I had the urge for an emotionally captivating, epic storyline, a turn-based combat system, and the sense that I was actually affecting events within a game world. Looking back on it, it makes perfect sense that Final Fantasy VII would be the game for me, but I didn’t cotton on to that until it was in my hands. I can only barely remember my reasoning for asking for Final Fantasy VII. I think it came down to reading a brief magazine preview at around the same time as my mother asking me what I wanted for Christmas. Isn’t fate a wonderful tool sometimes? As Christmas veered closer and closer, I became more and more excited by the promise of Final Fantasy VII. I wasn’t sure why admittedly, but I hoped it would be as good as Suikoden. When the day finally arrived, I could contain myself no longer.
And for the next two months, it was all I played. I lived and breathed Final Fantasy VII. To me, it was the epitome of all gaming. It provoked every emotion possible and educated me abpit gaming, and even life. The day after Christmas Day, I had reached Wall Market and that hugely memorable cross-dressing quest, a quest that was very, very surreal. In retrospect, it was plain disturbing, especially for a 12 year old to play, but at the time I took it in my stride and carried out the task. It wasn’t the actual cross-dressing that was disturbing, that was relatively normal compared to the rest of the game. Instead, it was things like ’the gym’, a building that was more like a gay brothel, full of beefy men desperate to wash and bathe Cloud. Or watching women dancing erotically in suits of armor for the President of Shinra. The finale of Wall Market was perhaps the most disturbing sequence of all, in which Cloud is chosen by the Don from a line-up of (real) girls for a night of romance and, presumably, a threesome with Tifa. At the age of 12 this all went over my head, but I can see why my uncle, who saw me playing through this sequence by chance, seemed rather concerned for my mental health.

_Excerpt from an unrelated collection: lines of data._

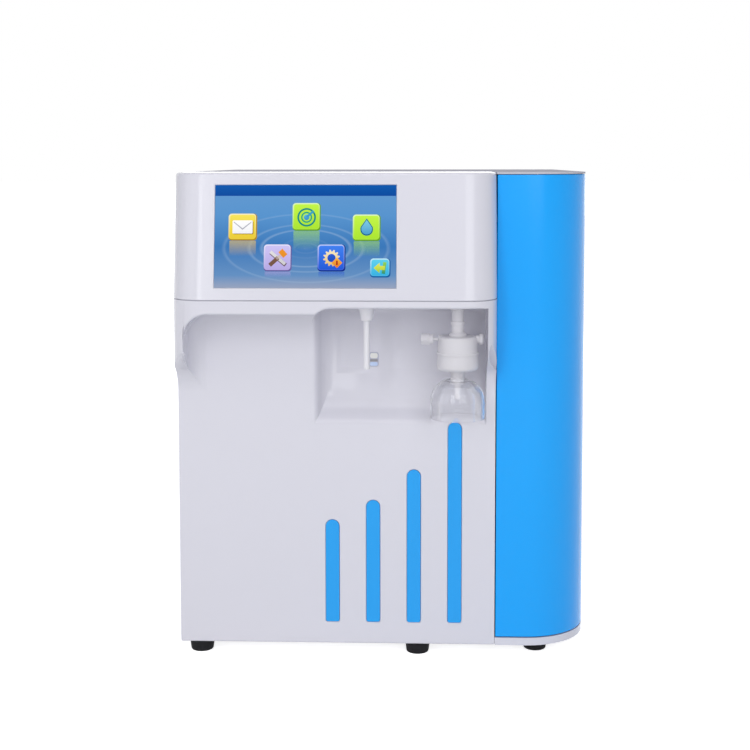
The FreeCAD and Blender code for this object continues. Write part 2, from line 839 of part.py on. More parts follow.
def build_head():
    """The screen head, its cover glass and the display module behind it."""
    opening = face_box("screen_left - fit_gap", "screen_lift - fit_gap", "-wall",
                       "screen_width + 2 * fit_gap", f"{SCREEN_HEIGHT} + 2 * fit_gap", "3 * wall")
    node("head_shell", cut(head_form("0"), head_form("wall"), opening))
    glass = face_box("screen_left", "screen_lift", "wall - glass_thickness",
                     "screen_width", SCREEN_HEIGHT, "glass_thickness")
    node("screen_glass", glass)
    module = face_box("screen_left - module_border", "screen_lift - module_border", "wall",
                      "screen_width + 2 * module_border", f"{SCREEN_HEIGHT} + 2 * module_border",
                      "module_thickness")
    node("display_module", module)


def build_covers():
    """Top cover, left side panel and rear panel."""
    plate = prism("XY", [
        (LEFT, f"{HEAD_BACK} + seam_gap"),
        (f"{SEAM_X} + fit_gap", f"{HEAD_BACK} + seam_gap"),
        (f"{SEAM_X} + fit_gap", FRONT),
        (RIGHT, FRONT),
        (RIGHT, REAR),
        (LEFT, REAR),
    ], COVER_BOTTOM, "cover_thickness",
        rounds=[(3, "corner_radius"), (4, "small_corner"), (5, "small_corner")])
    boss = rod(HINGE_X, HINGE_Y, f"{COVER_BOTTOM} - fit_gap", "boss_radius", "fit_gap")
    pin_hole = rod(HINGE_X, HINGE_Y, f"{COVER_BOTTOM} - cut_margin", "pin_radius",
                   "2 * cut_margin + cover_thickness")
    sinks = [rod(across, depth, f"{TOP} - screw_head_height", "screw_head", "screw_head_height")
             for across, depth in cover_screw_places()]
    node("top_cover", cut(fuse(plate, boss), pin_hole, *sinks, *screw_shanks()))
    side = prism("YZ", [
        (f"{PANEL_BACK} + seam_gap", TRAY_TOP),
        (f"{REAR} - sheet_wall", TRAY_TOP),
        (f"{REAR} - sheet_wall", COVER_BOTTOM),
        (f"{HEAD_BACK} + seam_gap", COVER_BOTTOM),
        (f"{HEAD_BACK} + seam_gap", SEAM_Z),
        (f"{PANEL_BACK} + seam_gap", SEAM_Z),
    ], LEFT, "sheet_wall")
    node("left_side_panel", side)
    plain = box(LEFT, f"{REAR} - sheet_wall", TRAY_TOP, f"{REAR_EDGE} - {LEFT}", "sheet_wall",
                f"{COVER_BOTTOM} - {TRAY_TOP}")
    holes = [rod(across, f"{REAR} - 2 * sheet_wall", up, "port_radius + fit_gap", "3 * sheet_wall", "Y")
             for across, up in port_places()]
    window = box(f"{INLET_X} - inlet_body_width / 2 - fit_gap", f"{REAR} - 2 * sheet_wall",
                 f"{INLET_Z} - inlet_body_height / 2 - fit_gap", "inlet_body_width + 2 * fit_gap",
                 "3 * sheet_wall", "inlet_body_height + 2 * fit_gap")
    vent = rod(FAN_X, f"{REAR} - 2 * sheet_wall", FAN_Z, "fan_bore", "3 * sheet_wall", "Y")
    node("rear_panel", cut(plain, window, vent, *holes, *screw_shanks()))


def rear_screw_places():
    """Screws of the rear panel, into the rear uprights: low, middle and high."""
    left = f"{LEFT} + sheet_wall + post_inset + post_width / 2"
    right = f"{REAR_EDGE} - post_width / 2"
    low = f"{TRAY_TOP} + screw_inset"
    middle = f"({TRAY_TOP} + {COVER_BOTTOM}) / 2"
    high = f"{COVER_BOTTOM} - screw_inset"
    return [(across, up) for across in (left, right) for up in (low, middle, high)]


def cover_screw_places():
    """Screws of the top cover, one into the end of each upright."""
    return [(f"{across} + post_width / 2", f"{depth} + post_width / 2") for across, depth in post_places()]


def screw_shanks():
    """The shanks of all the screws, as pieces or as the tools that cut their holes."""
    rear = [rod(across, f"{REAR} - screw_length", up, "screw_shank", "screw_length", "Y")
            for across, up in rear_screw_places()]
    cover = [rod(across, depth, f"{TOP} - screw_length", "screw_shank", "screw_length")
             for across, depth in cover_screw_places()]
    return rear + cover


# ---------------------------------------------------------------- side door

def door_shell(thickness, start, height, inset="0"):
    """A strip of the door's plan: across the front, round the corner and along the side."""
    return prism("XY", [
        (DOOR_LEFT, f"{FRONT} + {inset}"),
        (f"{RIGHT} - {inset}", f"{FRONT} + {inset}"),
        (f"{RIGHT} - {inset}", HINGE_Y),
        (f"{RIGHT} - {thickness}", HINGE_Y),
        (f"{RIGHT} - {thickness}", f"{FRONT} + {thickness}"),
        (DOOR_LEFT, f"{FRONT} + {thickness}"),
    ], start, height, rounds=[(1, f"corner_radius - {inset}"), (4, f"corner_radius - {thickness}")])


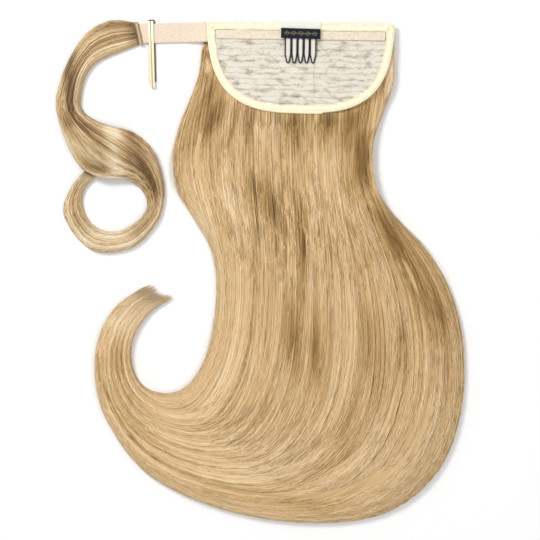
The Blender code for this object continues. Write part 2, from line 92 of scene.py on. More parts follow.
class Paint:
    # one material, and the one way that its nodes are made
    def __init__(self, name, roughness=0.8, metallic=0.0, shine=0.5, sheen=0.0):
        self.material = bpy.data.materials.new(name)
        self.material.use_nodes = True
        self.tree = self.material.node_tree
        self.shader = self.tree.nodes["Principled BSDF"]
        self.shader.inputs["Roughness"].default_value = roughness
        self.shader.inputs["Metallic"].default_value = metallic
        self.shader.inputs["Specular IOR Level"].default_value = shine
        self.shader.inputs["Sheen Weight"].default_value = sheen

    def node(self, kind, settings=None, inputs=None, output=0):
        node = self.tree.nodes.new(kind)
        for key, value in (settings or {}).items():
            if key == "stops":
                ramp = node.color_ramp
                while len(ramp.elements) < len(value):
                    ramp.elements.new(0.5)
                for element, (position, colour) in zip(ramp.elements, value):
                    element.position = position
                    element.color = colour
            else:
                setattr(node, key, value)
        for key, value in (inputs or {}).items():
            self.link(node.inputs[key], value)
        return Value(self, node.outputs[output])

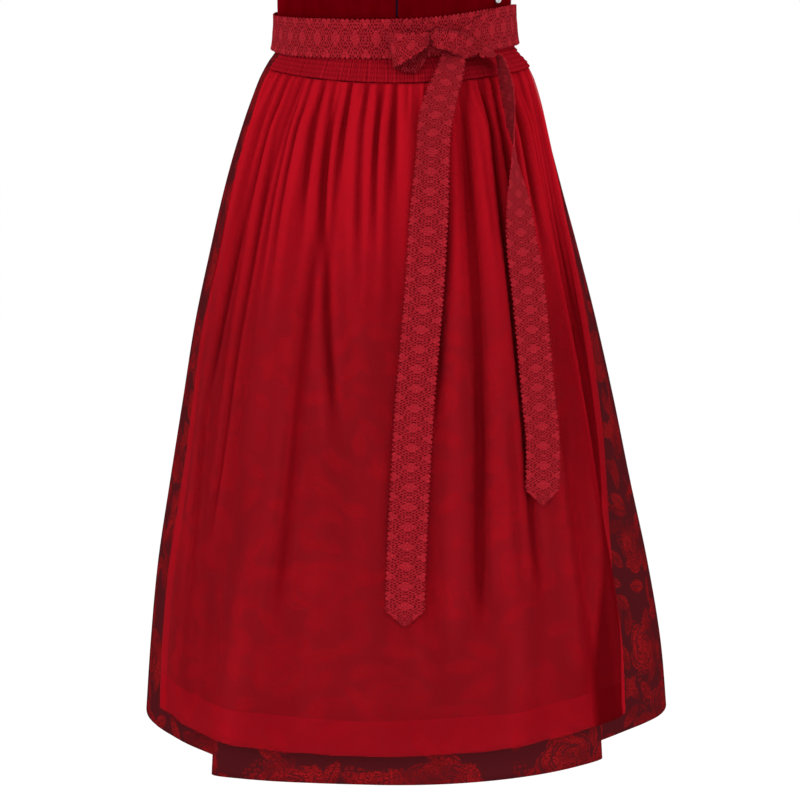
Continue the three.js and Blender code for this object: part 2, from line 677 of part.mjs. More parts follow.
// A rounded lump through the knot's rings, closed to a point at both ends.
function knotGeometry() {
  const points = [];
  knotRings.forEach((ring, i) => {
    const before = knotRings[Math.max(i - 1, 0)];
    const after = knotRings[Math.min(i + 1, knotRings.length - 1)];
    const slope = Math.atan2(after.z - before.z, after.x - before.x);
    for (let k = 0; k < knotSides; k += 1) {
      const turn = (2 * Math.PI * k) / knotSides;
      const up = ring.radius * Math.cos(turn);
      const y = ring.y - ring.depth * Math.sin(turn);
      const x = ring.x - up * Math.sin(slope);
      points.push(new THREE.Vector3(x, y, ring.z + up * Math.cos(slope)));
    }
  });
  const last = knotRings.length - 1;
  for (const ring of [knotRings[0], knotRings[last]]) {
    points.push(new THREE.Vector3(ring.x, ring.y, ring.z));
  }
  const index = [];
  const at = (i, k) => i * knotSides + (k % knotSides);
  for (let k = 0; k < knotSides; k += 1) {
    for (let i = 0; i < last; i += 1) {
      index.push(at(i, k), at(i, k + 1), at(i + 1, k + 1), at(i, k), at(i + 1, k + 1), at(i + 1, k));
    }
    index.push(points.length - 2, at(0, k + 1), at(0, k));
    index.push(points.length - 1, at(last, k), at(last, k + 1));
  }
  const geometry = new THREE.BufferGeometry().setFromPoints(points);
  geometry.setIndex(index);
  geometry.computeVertexNormals();
  return geometry;
}

// ---------------------------------------------------------------- metal

function toSolid(geometry) {
  const bare = geometry.clone();
  bare.deleteAttribute('normal');
  bare.deleteAttribute('uv');
  const merged = mergeVertices(bare);
  const vertProperties = new Float32Array(merged.attributes.position.array);
  const triVerts = new Uint32Array(merged.index.array);
  return new wasm.Manifold(new wasm.Mesh({ numProp: 3, vertProperties, triVerts }));
}

function toGeometry(solid) {
  const { vertProperties, triVerts } = solid.getMesh();
  const geometry = new THREE.BufferGeometry();
  geometry.setAttribute('position', new THREE.BufferAttribute(vertProperties, 3));
  geometry.setIndex(new THREE.BufferAttribute(triVerts, 1));
  geometry.computeVertexNormals();
  return geometry;
}

// The slider's body with its bail, at the origin; the body's front is at y 0.
function sliderGeometry() {
  const body = new THREE.BoxGeometry(sliderWidth, sliderDepth, sliderLength);
  body.translate(0, sliderDepth / 2, 0);
  const length = sliderLength - 2;
  const inside = bailHeight - bailWall;
  const bail = new THREE.BoxGeometry(bailWidth, bailHeight + bailSink, length);
  bail.translate(0, (bailSink - bailHeight) / 2, 0);
  const window = new THREE.BoxGeometry(2 * bailWidth, inside, length - 2 * bailWall);
  window.translate(0, -inside / 2, 0);
  return toGeometry(toSolid(body).add(toSolid(bail)).subtract(toSolid(window)));
}

// The pull tab, hanging from its bar at the origin.
function pullGeometry() {
  const half = pullWidth / 2;
  const shape = new THREE.Shape();
  shape.moveTo(-half, pullBar / 2);
  shape.lineTo(-half, -pullLength + half);
  shape.absarc(0, -pullLength + half, half, Math.PI, 2 * Math.PI, false);
  shape.lineTo(half, pullBar / 2);
  shape.closePath();
  const eye = new THREE.Path();
  const eyeHalf = half - pullRim;
  const eyeFoot = -sliderLength / 2 - pullRim;
  eye.moveTo(-eyeHalf, -pullBar / 2);
  eye.lineTo(eyeHalf, -pullBar / 2);
  eye.lineTo(eyeHalf, eyeFoot);
  eye.lineTo(-eyeHalf, eyeFoot);
  eye.closePath();
  shape.holes.push(eye);
  const settings = { depth: pullThickness, bevelEnabled: false, curveSegments: 6 };
  const plate = new THREE.ExtrudeGeometry(shape, settings);
  plate.translate(0, 0, -pullThickness / 2);
  plate.rotateX(Math.PI / 2);
  return plate;
}

// A round button with a rim and a sunk middle.
function buttonGeometry() {
  const profile = [
    { radius: 0, height: 0 },
    { radius: buttonRadius - 1, height: 0 },
    { radius: buttonRadius, height: 0.5 },
    { radius: buttonRadius, height: buttonDepth - 0.6 },
    { radius: buttonRadius - 0.8, height: buttonDepth },
    { radius: buttonRadius - 1.8, height: buttonDepth },
    { radius: buttonRadius - 2.6, height: buttonDish },
    { radius: 0, height: buttonDish },
  ];
  return new THREE.LatheGeometry(profile.map((row) => new THREE.Vector2(row.radius, row.height)), 20);
}

// ---------------------------------------------------------------- the dirndl

const cloth = (color, roughness) => new THREE.MeshStandardMaterial({
  color, roughness, metalness: 0, side: THREE.DoubleSide });
const velvet = () => cloth(0x5a0008, 0.95);
const jacquard = () => cloth(0x541018, 0.6);
const organza = () => cloth(0xa8101c, 0.55);
const embossed = () => cloth(0xa01c26, 0.85);
const metal = () => new THREE.MeshStandardMaterial({
  color: 0xb9b9bb, roughness: 0.3, metalness: 1 });

const dirndl = new THREE.Group();

function add(name, geometry, material, parent = dirndl) {
  const mesh = new THREE.Mesh(geometry, material);
  mesh.name = name;
  parent.add(mesh);
  return mesh;
}

function addBodice() {
  const edge = THREE.MathUtils.radToDeg(frontOpening / valueAt(form, 'z', 30, 'half'));
  const seam = sideSeam - seamAngle;
  const panels = {
    bodice_front_left: bodiceGrid(-seam, -edge, bodiceColumns.front),
    bodice_front_right: bodiceGrid(edge, seam, bodiceColumns.front),
    bodice_back: bodiceGrid(seam + 2 * seamAngle, 360 - seam - 2 * seamAngle, bodiceColumns.back),
    strap_left: strapGrid(-1),
    strap_right: strapGrid(1),
  };
  for (const [name, grid] of Object.entries(panels)) {
    add(name, clothWall(grid, velvetThickness), velvet());
  }
}

function addZip() {
  const behind = (velvetThickness + zipDepth) / 2 + zipBehind;
  const strip = Array.from({ length: zipSteps + 1 }, (unused, i) => {
    const z = THREE.MathUtils.lerp(zipHead, zipFoot, i / zipSteps);
    const middle = formPoint(openingAngle(z), z, -behind);
    return [-0.5, 0.5].map((v) => middle.clone().setX(middle.x + v * zipWidth));
  });
  add('zip_chain', clothWall(strip, zipDepth), metal());
  const fastening = new THREE.Group();
  const level = zipHead - sliderLength / 2;
  const [foot, head] = [-0.5, 0.5].map((v) => (
    formPoint(0, level + v * sliderLength, velvetThickness / 2 + seamGap)));
  fastening.position.set(foot.x, Math.min(foot.y, head.y) - sliderDepth, level);
  dirndl.add(fastening);
  add('zip_slider', sliderGeometry(), metal(), fastening);
  const pull = add('zip_pull_tab', pullGeometry(), metal(), fastening);
  pull.position.set(0, -(bailHeight - bailWall) / 2, pullRise);
}

function addButton() {
  const button = add('metal_button', buttonGeometry(), metal());
  const { angle, z } = buttonPlace;
  const place = formPoint(angle, z, velvetThickness / 2 + buttonClear);
  const beside = formPoint(angle + 1, z, 0).sub(formPoint(angle - 1, z, 0));
  const above = formPoint(angle, z + 1, 0).sub(formPoint(angle, z - 1, 0));
  const outward = beside.cross(above).normalize();
  button.position.copy(place);
  button.quaternion.setFromUnitVectors(new THREE.Vector3(0, 1, 0), outward);
}

function addSkirt() {
  add('skirt_front', clothWall(skirtGrid(skirtFrontFolds), jacquardThickness), jacquard());
  add('skirt_back', clothWall(skirtGrid(skirtBackFolds()), jacquardThickness), jacquard());
}

function addApron() {
  const shirred = (i) => (i >= 2 && i % 2 === 0 ? shirringRise : 0);
  add('apron_shirring', clothWall(shirringGrid(), organzaThickness, shirred), organza());
  const hemmed = (i) => (apronLevels[i] < apronLevels.at(-1) + hemDepth + seamGap ? hemRise : 0);
  add('apron_panel', clothWall(apronGrid(), organzaThickness, hemmed), organza());
}

function addRibbon() {
  const band = waistGrid(waistbandRun, waistbandLength, waistbandOut);
  add('apron_waistband', clothWall(band, ribbonThickness), embossed());
  const left = waistGrid(tieLeftRun, tieLeftLength);
  add('tie_left', clothWall(left, ribbonThickness, diamonds), embossed());
  const right = waistGrid(tieRightRun, tieRightLength);
  add('tie_right', clothWall(right, ribbonThickness, diamonds), embossed());
  add('bow_knot', knotGeometry(), embossed());
  add('bow_loop', clothWall(loopGrid(), ribbonThickness), embossed());
  add('tail_long', clothWall(tailGrid(longTailRun), ribbonThickness, diamonds), embossed());
  add('tail_short', clothWall(tailGrid(shortTailRun), ribbonThickness, diamonds), embossed());
}

addBodice();
addZip();
addButton();
addSkirt();
addApron();
addRibbon();

export default dirndl;
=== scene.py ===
import math

import bpy
import numpy as np
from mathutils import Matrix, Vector


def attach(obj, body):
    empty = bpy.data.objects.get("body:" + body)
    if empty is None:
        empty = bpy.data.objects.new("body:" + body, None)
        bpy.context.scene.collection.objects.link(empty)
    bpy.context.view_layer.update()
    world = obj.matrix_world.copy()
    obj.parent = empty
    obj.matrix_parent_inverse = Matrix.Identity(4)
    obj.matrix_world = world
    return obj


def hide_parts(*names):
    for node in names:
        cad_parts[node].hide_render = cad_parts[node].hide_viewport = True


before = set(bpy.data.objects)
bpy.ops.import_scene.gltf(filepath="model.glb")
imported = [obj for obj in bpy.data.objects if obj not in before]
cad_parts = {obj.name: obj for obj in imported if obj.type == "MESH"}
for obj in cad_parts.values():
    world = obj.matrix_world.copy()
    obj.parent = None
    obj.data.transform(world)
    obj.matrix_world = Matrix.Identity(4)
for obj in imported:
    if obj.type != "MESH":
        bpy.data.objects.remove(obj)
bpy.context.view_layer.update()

mm = 0.001
body = "dress"  # every cloth piece made here rides on it; the zip's pull is not attached


# The filled dress: half its width at each level, how far its middle lies to the right, and
# its depth in front of and behind the waist. Lengths are in millimetres, angles in degrees.
form = {
    "z": [-776, -688, -594, -501, -410, -319, -229, -185, -141, -97, -75, -50, -32, -20,
          0, 30, 60, 110, 165, 215, 300],
    "half": [298.5, 290.5, 277, 259, 241.5, 223, 201, 189.5, 177.5, 164.5, 157.5, 148.5,
             139.5, 130, 126.5, 125.5, 127, 134, 144, 150, 146],
    "shift": [11.5, 10.5, 7, 4, 2, -1, -3, -4, -4, -3, -2, -1, 0, -1, -2, -3, -2, 0, 0, 0, 0],
    "front": [262, 254, 242, 224, 207, 188, 166, 154, 142, 129, 122, 114, 106, 98,
              95, 96, 102, 118, 134, 131, 110],
    "back": [267, 259, 246, 228, 210, 191, 168, 157, 145, 131, 124, 116, 106, 97,
             93, 92, 93, 98, 104, 110, 111],
}
ribbonWidth = 39
ribbonFoot = -ribbonWidth / 2
hemLevel = -764
sideSeam = 96  # degrees round from the centre front


def valueAt(table, key, at, column):  # smooth curve through a table's rows
    keys = np.array(table[key], float)
    values = np.array(table[column], float)
    at = np.clip(np.asarray(at, float), keys[0], keys[-1])
    i = np.clip(np.searchsorted(keys, at) - 1, 0, len(keys) - 2)
    before = np.maximum(i - 1, 0)
    after = np.minimum(i + 2, len(keys) - 1)
    span = keys[i + 1] - keys[i]
    t = (at - keys[i]) / span
    slopeIn = (values[i + 1] - values[before]) / (keys[i + 1] - keys[before]) * span
    slopeOut = (values[after] - values[i]) / (keys[after] - keys[i]) * span
    return ((2 * t ** 3 - 3 * t ** 2 + 1) * values[i] + (t ** 3 - 2 * t ** 2 + t) * slopeIn
            + (3 * t ** 2 - 2 * t ** 3) * values[i + 1] + (t ** 3 - t ** 2) * slopeOut)


def alongRows(table, share, column):  # the same, from a table's first row at 0 to its last at 1
    rows = len(table[column])
    numbered = {"row": range(rows), column: table[column]}
    return valueAt(numbered, "row", np.asarray(share) * (rows - 1), column)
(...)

Final Fantasy VII provided me with plenty of experiences, ones that paved the way for future RPGs. As a young RPG player, I made the crucial mistake near the end of the first disc of overwriting my save file, this ending up stuck with limited resources and the inability to level up easily. Ahead of me was Demon’s Gate, a challenging, intimidating boss that would continually defeat me despite many attempts. I didn’t want to restart the game so I tried, and I tried to beat it. My friend would come and watch me struggle, offering me moral support throughout the ordeal. This one, relatively average boss, had become one of the game’s vivid and memorable fixtures. Finally, after a mere sixteen days of trying, I finally succeeded. The exhilaration was huge, and a feeling that I still chase after even now. Simply put, no boss has challenged me in quite the same way. That’s not wishing to sound arrogant. I’ve certainly been stuck on an RPG boss since, but I’ve always planned ahead and had a previous save file at the ready, or ensured that I’ve always been at a relatively high level for that stage in the game. Demon’s Gate was a terrific bump in my RPG learning curve. It was the gaming equivalent of a life lesson really.
This was Demon’s Gate. This was my Everest.
There was one other pivotal feature within Final Fantasy VII that consumed my existence: Chocobo Breeding. It was a relatively simple system. Midway through the game I was provided with a chocobo farm in which I could breed chocobos, the big yellow flightless birds that are synonymous with the Final Fantasy franchise. Each of the birds were of a slightly different quality depending on where they were caught. Eventually, with a mixture of solid breeding, good quality greens to feed the birds with and some chocobo racing to keep them in shape, players could end up with a gold chocobo. But while it sounds easy, in practice it took a hell of a lot of work to get to that gold chocobo, especially given how there was no online walkthrough to consult at the time. Every night I would come downstairs for dinner and my ever-supportive parents would ask me whether I’d managed to get the gold chocobo yet. They must have been a little concerned by their once normal daughter becoming increasingly obsessed with the breeding of a virtual creature, but to their credit they hid it well. That fateful day came eventually, the day on which I finally achieved my goal. I could finally use this ultimate chocobo to travel across to the little island that concealed the Knights of the Round materia, and…well, that was it. It was a anticlimactic to say the least. I had spent hours upon hours trying to get to this point. Now I felt lost. By that point I had achieved pretty much everything I wanted to achieve in Final Fantasy VII. It felt like a great loss and even at that naive age, I knew something special was over.
Since then, I have played many a RPGs, particularly Japanese ones. None of them have quite done it for me. On paper they’ve all been fantastic, but much like potential relationships they’ve all just lacked that certain something that gives you butterflies in your stomach. Final Fantasy VIII did come very close to emulating the level of joy of Final Fantasy VII but it just missed the spot; it was all style and no substance. Like a first love, I suspect that Final Fantasy VII will always have my gaming heart, no matter how much I realise it is flawed. I can ignore all of that because that’s what love is: overlooking flaws in favour of how it makes you feel. Or is that just infatuation? Either way, nothing will ever replace it.